I knew I was going to have them despite anything I saw, so it was literally a behind a window rehome situation. No contact with their previous owner at all.

They are 6 month old boys and are very friendly.
I've only had them for 2 days and one of them already falls asleep on me. He's so snuggly.

They've got a little problem with mites so I've treated that. I've completely scrubbed the cage they came with and practically got rid of all the accessories they had (other than the cage).

They're back in intros together too because the person I had them off told me they were fighting.
One was separate from the other two when I initially got them, but the three of them are together with me and are doing fine.

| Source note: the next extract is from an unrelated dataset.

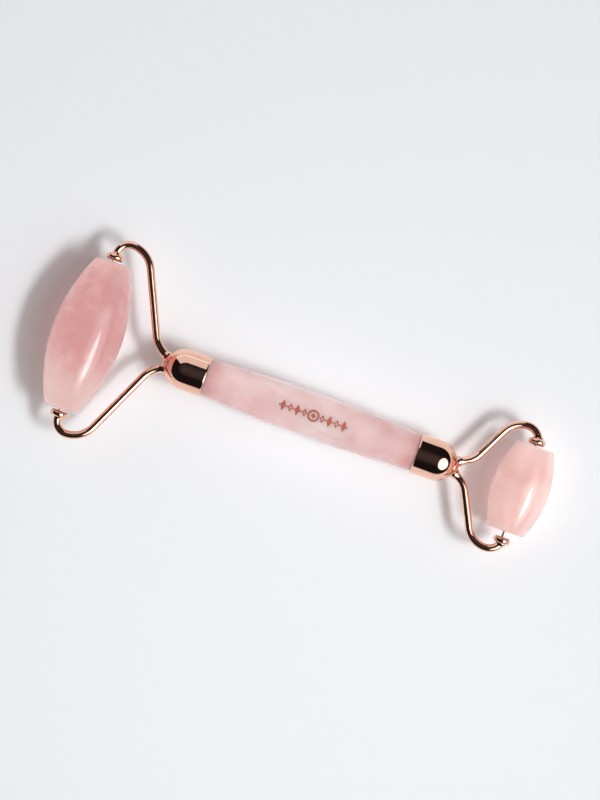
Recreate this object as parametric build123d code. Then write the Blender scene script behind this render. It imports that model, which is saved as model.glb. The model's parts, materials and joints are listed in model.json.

This is the only photo I have for the time being, but here's my 3 new boys. Sweet Pea, Sniffles and Snowy


----------



## Lurcherlad (Jan 5, 2013)

Lucky boys!

Think they’ll be much happier with you


----------



## Goldstar (Nov 12, 2011)

Lurcherlad said:


> Lucky boys!
> 
> Think they'll be much happier with you


Thank you, I hope so


----------



## Engel98 (Oct 7, 2018)

What cage have you got? Have you owned rats before? Also what bedding/substrate are you using? Are you sure it's mites and not lice? Lice are visible to the eye while mites aren't. My boys got lice from their bedding (carefresh) but was solved by freezing the bag (unopened) for at least 24 hrs, return to room temperature then freeze again to ensure they're all gone. Didn't have an issue after that


----------



## Goldstar (Nov 12, 2011)

Engel98 said:


> What cage have you got? Have you owned rats before? Also what bedding/substrate are you using? Are you sure it's mites and not lice? Lice are visible to the eye while mites aren't. My boys got lice from their bedding (carefresh) but was solved by freezing the bag (unopened) for at least 24 hrs, return to room temperature then freeze again to ensure they're all gone. Didn't have an issue after that


Definitely mites, I've had rats for over 20 years on and off.
I have a whole rat room for them.

It's all resolved now, I've got 8 happy boys and currently doing intros with 6 of them


----------



## Engel98 (Oct 7, 2018)

Goldstar said:


> Definitely mites, I've had rats for over 20 years on and off.
> I have a whole rat room for them.
> 
> It's all resolved now, I've got 8 happy boys and currently doing intros with 6 of them


Ah so you're no newbie then  glad it's all sorted now


----------